◆ AVAILABLE DATA
#####

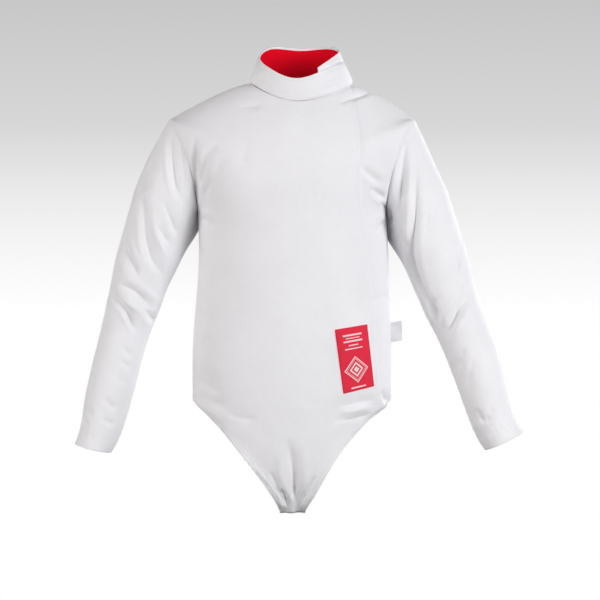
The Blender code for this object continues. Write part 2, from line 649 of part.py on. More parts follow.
def collar_grid():
    """The collar's outer surface as one spiral band, rim first, with its outward directions."""
    turn = np.linspace(COLLAR_START, COLLAR_END, COLLAR_COLUMNS + 1)
    lap = smooth((turn - COLLAR_LAP[0]) / (COLLAR_LAP[1] - COLLAR_LAP[0]))
    base = neckline(turn)
    base[:, 2] += SEAM + COLLAR_RAISE * lap
    angle = np.radians(turn)
    widest = np.stack([
        RIM_CENTRE[0] + RIM_HALF[0] * np.sin(angle),
        RIM_CENTRE[1] - RIM_HALF[1] * np.cos(angle),
        spline(SLOPE["turn"], SLOPE["z"], turn % 360.0)], axis=-1)
    start = neckline(turn)
    reach = (spline(RIM["turn"], RIM["z"], turn) - start[:, 2]) / (widest[:, 2] - start[:, 2])
    rim = start + (widest - start) * reach[:, None]
    up = np.linspace(1, 0, COLLAR_ROWS + 1)[:, None, None]
    points = base * (1 - up) + rim * up
    normals = grid_normals(points)
    level = unit(normals * [1, 1, 0])
    points = points + (COLLAR_OFFSET * lap)[None, :, None] * level
    return points, level


def make_collar():
    """The collar and its red lining."""
    points, normals = collar_grid()
    wall("collar", points, points - WALL * normals, "white_cloth")
    lining = points - (WALL + SEAM) * normals
    wall("collar_lining", lining, lining - LINING_WALL * normals, "red_lining")


def strap_points(tail):
    """The strap's outer surface, from the tail's last row to inside the back's hem."""
    knots = np.concatenate([[0], np.cumsum(np.hypot(np.diff(STRAP["y"]), np.diff(STRAP["z"])))])
    place = np.linspace(0.0, knots[-1], STRAP_ROWS + 1)
    flat = np.zeros((len(place), len(tail), 3))
    flat[..., 0] = np.interp(tail[:, 0], (tail[0, 0], tail[-1, 0]), (-STRAP_HALF, STRAP_HALF))
    flat[..., 1] = spline(knots, STRAP["y"], place)[:, None]
    flat[..., 2] = spline(knots, STRAP["z"], place)[:, None]
    gather = 1 - smooth(place / STRAP_SETTLE)
    return flat + (tail - flat[0]) * gather[:, None, None]


def make_strap(grid):
    """The strap between the legs."""
    shift = seam_shift(grid["points"], grid["normals"], ["top"]) - grid["points"]
    wall("crotch_strap", grid["points"] + shift, inner_points(grid, WALL) + shift, "white_cloth")


def make_label(grid):
    """The woven patch, lying on the front's own surface."""
    rows, columns = LABEL_GRID
    v, u = np.meshgrid(np.linspace(0, 1, rows + 1), np.linspace(0, 1, columns + 1), indexing="ij")
    corner = {name: (LABEL["x"][i], LABEL["z"][i]) for i, name in enumerate(
        ("top_right", "top_left", "bottom_right", "bottom_left"))}
    target = np.stack([
        (corner["top_right"][k] * (1 - u) + corner["top_left"][k] * u) * (1 - v)
        + (corner["bottom_right"][k] * (1 - u) + corner["bottom_left"][k] * u) * v
        for k in range(2)], axis=-1)
    edge = sum(FRONT_COLUMNS[:2]) + 1
    surface = grid["points"][:, :edge] + LAP * grid["normals"][:, :edge]
    points = np.array([[on_grid(surface, *target[r, c]) for c in range(columns + 1)]
                       for r in range(rows + 1)])
    normals = grid_normals(points)
    outer = points + (LABEL_LIFT + LABEL_WALL) * normals
    wall("hip_label", outer, points + LABEL_LIFT * normals, "red_patch")


def on_grid(surface, x, z):
    """The point of a faceted surface that is seen at x and z from the front."""
    flat = surface[..., [0, 2]]
    for r in range(surface.shape[0] - 1):
        for c in range(surface.shape[1] - 1):
            a, b, d = flat[r, c], flat[r + 1, c], flat[r, c + 1]
            e = flat[r + 1, c + 1]
            for first, second, third, places in (
                    (a, b, e, ((r, c), (r + 1, c), (r + 1, c + 1))),
                    (a, e, d, ((r, c), (r + 1, c + 1), (r, c + 1)))):
                run = np.stack([second - first, third - first], axis=1)
                share = np.linalg.solve(run, np.array([x, z]) - first)
                if share.min() >= -1e-9 and share.sum() <= 1 + 1e-9:
                    p, q, s = (surface[place] for place in places)
                    return p + share[0] * (q - p) + share[1] * (s - p)
    raise ValueError("the patch reaches past the front")


def make_tape():
    """The folded tape that stands out of the left side seam."""
    leaf = TAPE_DEEP / 2
    turn = np.radians(np.linspace(0, 180, TAPE_FOLD_POINTS))
    out = TAPE_OUT - leaf
    across = np.concatenate([[0.0, out / 2], out + leaf * np.sin(turn), [out / 2, 0.0]])
    deep = np.concatenate([[-leaf, -leaf], -leaf * np.cos(turn), [leaf, leaf]])
    inside = np.concatenate([[0.0, out / 2], out + (leaf - TAPE_WALL) * np.sin(turn), [out / 2, 0.0]])
    inside_deep = deep * (leaf - TAPE_WALL) / leaf
    heights = np.linspace(TAPE_TOP, TAPE_BOTTOM, TAPE_ROWS)
    seam = spline(SIDE["left_z"][::-1], SIDE["left_x"][::-1], heights) + 2 * SEAM
    outer, inner = [], []
    for x, z in zip(seam, heights):
        for made, run, side in ((outer, across, deep), (inner, inside, inside_deep)):
            made.append(np.stack([x + run, TAPE_Y + side, z + TAPE_TILT * run / TAPE_OUT], axis=-1))
    wall("side_label", np.array(outer), np.array(inner), "white_tape")


def make_jacket():
    """Every piece, in the order that it is sewn on."""
    for thing in list(bpy.data.objects):
        bpy.data.objects.remove(thing)
    grids = body_grids()
    make_front(grids["front"])
    make_back(grids["back"])
    make_sleeve(RIGHT, grids["right_sleeve"])
    make_sleeve(LEFT, grids["left_sleeve"])
    make_collar()
    make_strap(grids["strap"])
    make_label(grids["front"])
    make_tape()


make_jacket()
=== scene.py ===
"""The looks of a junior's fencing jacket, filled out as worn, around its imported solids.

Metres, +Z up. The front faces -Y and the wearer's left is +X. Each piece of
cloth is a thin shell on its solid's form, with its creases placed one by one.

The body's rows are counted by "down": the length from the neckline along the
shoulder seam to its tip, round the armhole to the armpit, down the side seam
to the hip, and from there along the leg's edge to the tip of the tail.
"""

import bpy
import numpy as np
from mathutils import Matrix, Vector, noise


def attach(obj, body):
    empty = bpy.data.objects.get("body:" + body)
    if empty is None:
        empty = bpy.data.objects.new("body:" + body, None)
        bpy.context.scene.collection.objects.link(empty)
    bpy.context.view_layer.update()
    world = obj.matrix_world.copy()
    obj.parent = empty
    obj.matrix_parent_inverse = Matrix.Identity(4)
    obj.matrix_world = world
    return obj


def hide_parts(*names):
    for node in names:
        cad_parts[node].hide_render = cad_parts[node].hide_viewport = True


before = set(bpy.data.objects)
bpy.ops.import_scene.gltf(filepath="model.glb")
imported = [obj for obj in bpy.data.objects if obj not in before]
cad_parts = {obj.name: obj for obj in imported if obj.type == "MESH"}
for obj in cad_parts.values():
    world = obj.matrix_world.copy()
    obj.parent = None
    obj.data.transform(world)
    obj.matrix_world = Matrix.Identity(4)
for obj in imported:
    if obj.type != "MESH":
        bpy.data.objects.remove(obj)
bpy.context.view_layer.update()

# The cloth
WALL = 0.0017          # two layers of jacket cloth
LINING_WALL = 0.0010
LAP = 0.0021           # how far the front stands off the under-front
FLAP_PRESS = 0.0070    # the flap's edge is pressed thin over this stretch
FLAP_THIN = 0.0011
FLAP_RUN_OUT = 0.022   # the last stretch, in which its edge swings out to the leg's edge
SEAM_BACK = 0.00025    # how far a sewn edge rounds back from its seam's line
BACK_FADE = 0.0040     # the stretch over which that runs out
FOLD_FADE = 0.35       # how far round to the side a crease reaches
SEAM_REACH = 0.018     # beside a seam both pieces crease as one
SEAM_Y, SEAM_TURN = 0.004, 0.020    # there, where the front's creases give way to the back's

# Soft unevenness: sizes of its broad and fine waves, the fine one's share, and
# how far from a seam it is fully there
BROAD_WAVE, FINE_WAVE, FINE_SHARE = 0.075, 0.028, 0.4
CALM_REACH = 0.030

# Where the body's rows change edge, as lengths down from the neckline
SHOULDER_TIP = 0.120
ARMPIT = 0.295
HIP = 0.577
UNDER_END = 0.600
TAIL_TIP = 0.833

# The closure at the wearer's left
UNDER_LAP = 0.045
UNDER_SHARE = 0.30
LAP_RISE, LAP_STEEP = 0.028, 1.15
LAP_SETTLE = (0.004, 0.05)    # below the under-front's end, where from and over what length
FLAP_CALM = 0.02              # the flap's edge is as even as cloth this far from a seam

# The tail: how far below the hip its edge is all hem, and the gathers at its tip
TAIL_BLEND = 0.03
GATHER_DEEP, GATHER_STEP = 0.0011, 0.0030
GATHER_FROM, GATHER_GROW = 0.765, 0.06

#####

◆ THE PROBLEM
Begin with the first line of the listing and copy exactly through the line that contains "return points, level", please, keeping both ends and leaving out everything after.

◆ ANSWER TO THIS PROBLEM
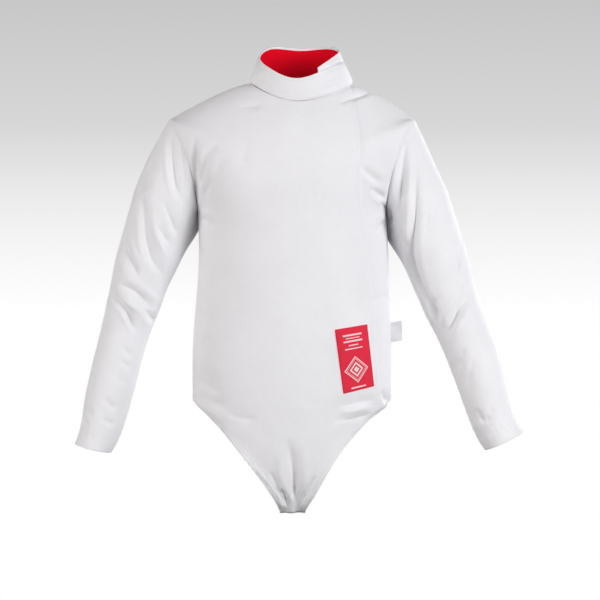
The Blender code for this object continues. Write part 2, from line 649 of part.py on. More parts follow.
def collar_grid():
    """The collar's outer surface as one spiral band, rim first, with its outward directions."""
    turn = np.linspace(COLLAR_START, COLLAR_END, COLLAR_COLUMNS + 1)
    lap = smooth((turn - COLLAR_LAP[0]) / (COLLAR_LAP[1] - COLLAR_LAP[0]))
    base = neckline(turn)
    base[:, 2] += SEAM + COLLAR_RAISE * lap
    angle = np.radians(turn)
    widest = np.stack([
        RIM_CENTRE[0] + RIM_HALF[0] * np.sin(angle),
        RIM_CENTRE[1] - RIM_HALF[1] * np.cos(angle),
        spline(SLOPE["turn"], SLOPE["z"], turn % 360.0)], axis=-1)
    start = neckline(turn)
    reach = (spline(RIM["turn"], RIM["z"], turn) - start[:, 2]) / (widest[:, 2] - start[:, 2])
    rim = start + (widest - start) * reach[:, None]
    up = np.linspace(1, 0, COLLAR_ROWS + 1)[:, None, None]
    points = base * (1 - up) + rim * up
    normals = grid_normals(points)
    level = unit(normals * [1, 1, 0])
    points = points + (COLLAR_OFFSET * lap)[None, :, None] * level
    return points, level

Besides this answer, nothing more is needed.